A standard way of looking at performance on binary predictions is to use Brier Scores. The Brier Score is a scoring rule for probabilistic forecasts. It is equivalent to the mean squared error of forecasts for binary forecasts, so a lower score is better. Predicting 50% on every question will yield a Brier score of 0.25, predicting the correct resolution with 100% confidence will score 0, and predicting the wrong resolution with 100% confidence will score 1.
The Brier Scores of the community AI predictions were 0.2027, with an overconfidence score of -0.57%. This means that on average, moving a prediction slightly away from 50-50 would improve it, but this is a pretty negligible overconfidence score compared to the scores I found in my previous work. Had the predictors been perfectly calibrated, they would have expected to score 0.2032, so the community appeared for these questions to be aware of their own uncertainty. Note that this does not mean they were very well calibrated, as we shall see.
Brier scores do not give us much insight into whether there was a bias towards predicting positive or negative resolution, however. I look at this next.
Looking at the distribution of predictions, the 25th, 50th and 75th percentile of predictors expected 13.65, 17.48 and 21.16 propositions to resolve positively, and 11 occurred, suggesting somewhat slower than expected progress. How surprising is this? I estimate this using a Poisson Binomial Distribution, using the discrete Fourier transform approximation for the probability mass function.

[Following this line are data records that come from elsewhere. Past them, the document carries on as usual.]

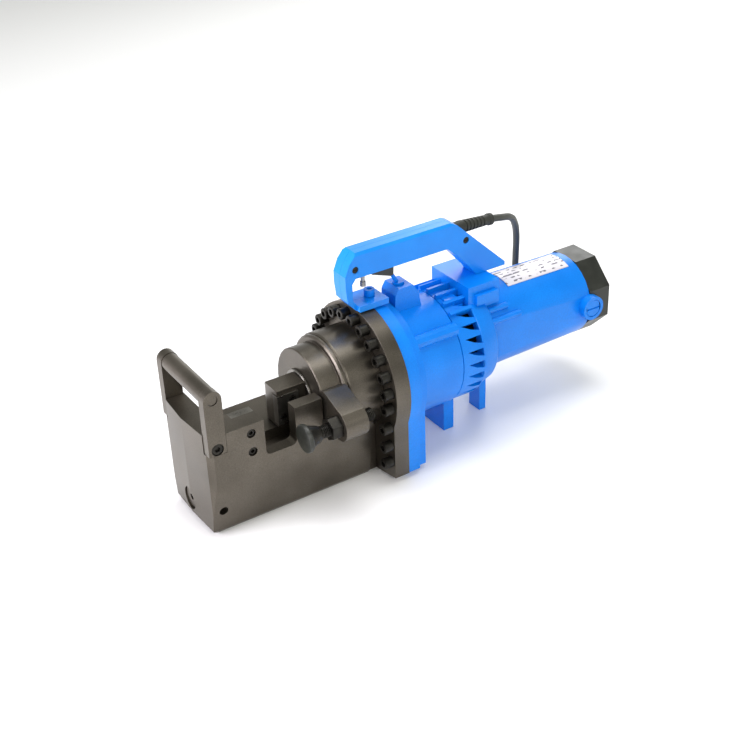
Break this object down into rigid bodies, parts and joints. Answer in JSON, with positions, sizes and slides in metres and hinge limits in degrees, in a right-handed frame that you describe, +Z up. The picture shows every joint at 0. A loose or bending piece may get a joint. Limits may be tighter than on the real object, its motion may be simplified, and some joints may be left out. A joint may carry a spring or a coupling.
{
  "type": "rebar cutter",
  "caption": "Portable electro-hydraulic rebar cutter with a hooked cutting head, carrying handles, a pistol-type trigger in the main handle and a mains cord.",
  "frame": {"origin": "centre of the underside of the steel head flange's foot, on the surface the tool stands on", "axes": "+X from the cutting nose towards the motor, +Z up, Y=0 the centre plane of the frame"},
  "size_m": [0.584, 0.3185, 0.277],
  "materials": {
    "forged_steel": "machined forging, grey-brown oil finish",
    "black_screws": "black oxide",
    "tool_steel": "ground tool steel",
    "ground_steel": "ground and polished",
    "blue_paint": "semi-gloss enamel on cast aluminium",
    "blue_plastic": "moulded, satin gloss",
    "black_plastic": "moulded, fine grain",
    "carbon": "pressed carbon",
    "black_rubber": "matt rubber",
    "windings": "lacquered copper on laminations",
    "plate": "printed aluminium label"
  },
  "bodies": {
    "housing": {"cutter_frame": "forged_steel", "cylinder_barrel": "forged_steel", "head_flange": "forged_steel", "front_handle_leg_near": "forged_steel", "front_handle_leg_far": "forged_steel", "front_handle_bar": "forged_steel", "nose_plug": "forged_steel", "stopper_lock_nut": "forged_steel", "pump_block": "forged_steel", "flange_bolts": "black_screws", "fixed_cutter_screw_upper": "black_screws", "fixed_cutter_screw_lower": "black_screws", "front_handle_bolt_near": "black_screws", "front_handle_bolt_far": "black_screws", "fixed_cutter": "tool_steel", "gland_ring": "ground_steel", "return_spring": "ground_steel", "pump_plunger": "ground_steel", "front_bearing": "ground_steel", "rear_bearing": "ground_steel", "gear_shaft_bearing": "ground_steel", "handle_screw_front": "ground_steel", "handle_screw_rear": "ground_steel", "pump_housing": "blue_paint", "gear_housing": "blue_paint", "motor_housing": "blue_paint", "oil_plug": "blue_paint", "brush_cap_near": "blue_paint", "brush_cap_far": "blue_paint", "handle_bolt_front": "blue_paint", "handle_bolt_rear": "blue_paint", "handle_shell_near": "blue_plastic", "handle_shell_far": "blue_plastic", "end_cap": "black_plastic", "switch_body": "black_plastic", "plug": "black_plastic", "carbon_brush_near": "carbon", "carbon_brush_far": "carbon", "oil_bladder": "black_rubber", "cord_guard": "black_rubber", "power_cord": "black_rubber", "cord_coil": "black_rubber", "stator": "windings", "nameplate": "plate"},
    "ram": {"piston_rod": "ground_steel", "piston_seal": "black_rubber", "moving_cutter_head": "forged_steel", "moving_cutter": "tool_steel", "moving_cutter_screw_upper": "black_screws", "moving_cutter_screw_lower": "black_screws"},
    "stopper": {"stopper_pad": "black_plastic", "stopper_screw": "forged_steel"},
    "trigger": {"trigger": "black_plastic"},
    "lock_pin": {"lock_pin": "ground_steel"},
    "rotor": {"armature": "windings", "cooling_fan": "black_plastic"},
    "eccentric": {"eccentric_shaft": "ground_steel", "drive_gear": "ground_steel", "eccentric_bearing": "ground_steel"},
    "release_lever": {"release_lever": "blue_paint"}
  },
  "joints": [
    {"name": "ram_slide", "type": "slide", "parent": "housing", "child": "ram", "axis": [-1, 0, 0], "range_m": [0, 0.038], "stiffness_N_per_m": 3000, "springref_m": -0.02, "deforming": ["return_spring"]},
    {"name": "stopper_feed", "type": "slide", "parent": "housing", "child": "stopper", "axis": [-1, 0, 0], "range_m": [-0.0085, 0.0255]},
    {"name": "trigger_pull", "type": "hinge", "parent": "housing", "child": "trigger", "pos_m": [0.016, 0, 0.255], "axis": [0, -1, 0], "range_deg": [0, 8], "stiffness_Nm_per_rad": 0.6, "springref_deg": -20.05},
    {"name": "lock_pin_press", "type": "slide", "parent": "housing", "child": "lock_pin", "axis": [0, 0, 1], "range_m": [0, 0.004], "stiffness_N_per_m": 400, "springref_m": -0.003},
    {"name": "rotor_spin", "type": "hinge", "parent": "housing", "child": "rotor", "pos_m": [0.2, 0, 0.123], "axis": [1, 0, 0], "continuous": true},
    {"name": "eccentric_spin", "type": "hinge", "parent": "housing", "child": "eccentric", "pos_m": [0.09, 0, 0.093], "axis": [1, 0, 0], "continuous": true},
    {"name": "release_turn", "type": "hinge", "parent": "housing", "child": "release_lever", "pos_m": [0.055, 0, 0.22], "axis": [0, 0, 1], "range_deg": [0, 90]}
  ],
  "couplings": [
    {"joint": "eccentric_spin", "follows": "rotor_spin", "ratio": -0.23077}
  ]
}
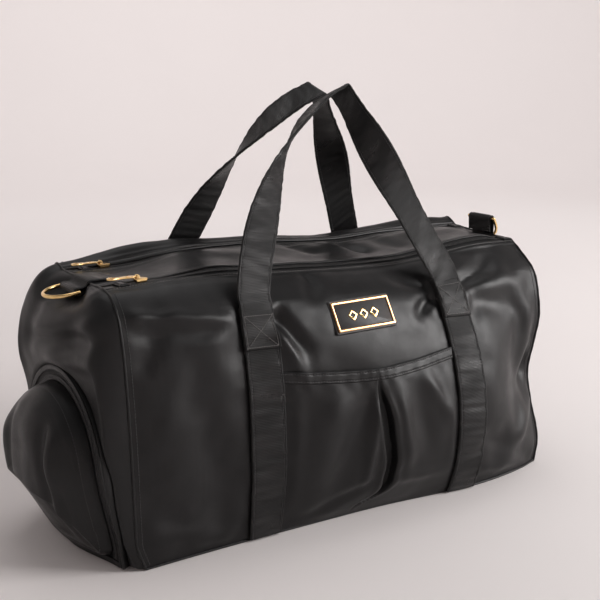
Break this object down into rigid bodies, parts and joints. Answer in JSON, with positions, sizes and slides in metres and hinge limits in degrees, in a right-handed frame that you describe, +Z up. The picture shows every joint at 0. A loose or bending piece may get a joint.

11 or fewer positive resolutions has probability 2.48%. What if we took the 25th percentile of predictors probabilities?
Now 11 or fewer positive resolutions has 25.05% probability.
So it seems plausible that the community was somewhat biased to think events will happen when predicting on these questions. This is similar to what I previously found for longer time horizon questions, though the time horizons here on the resolved binary questions were all less than 1 year, with a median of 77 days.
A caveat: it is unlikely that these questions are totally independent of each other, which this distribution assumes is the case. I expect “progress in AI” to be correlated, such that we could expect an acceleration in progress to enable several questions which are running concurrently to resolve positively, or a slowdown to affect many questions, so these probabilities are more like lower bounds. I think this is relatively weak evidence in light of this.
What caused predictions to be off?
A somewhat benign seeming occurrence which occasionally threw people off was performance on a task not improving as much as expected because it looked like nobody had tried (e.g here) or the technical specifications had been met but not submitted to a journal, as required by this question. Sometimes unexpected factors threw the result way off, such as when spiking GPU prices due to bitcoin mining sent this question way outside expectations.
These sorts of unknowns suggest that predictors were generally overconfident of their ability to accurately guess these questions, and would have been better off making less confident predictions.
I don’t think there were any slam dunk conclusions to take from this study. There was weak evidence that Metaculus forecasters were biased towards thinking AI things will happen sooner than they actually did, and that they were particularly overconfident about numeric questions, suggesting these questions were harder to predict on.
I say weak evidence, because I don’t endorse a confident takeaway from this data from a faster/slower timelines perspective, as the question set is not particularly suited to aggregate this info and the errors in the continuous questions seem to be in both optimistic and pessimistic directions.
As well as this, it is likely that in a reasonable attempt to address this it seems likely that some questions should carry much more weight than others, and I made no attempt to do this.
Appendix
All code for this post is contained in this GitHub repository, available under a GNU General Public License v3.0.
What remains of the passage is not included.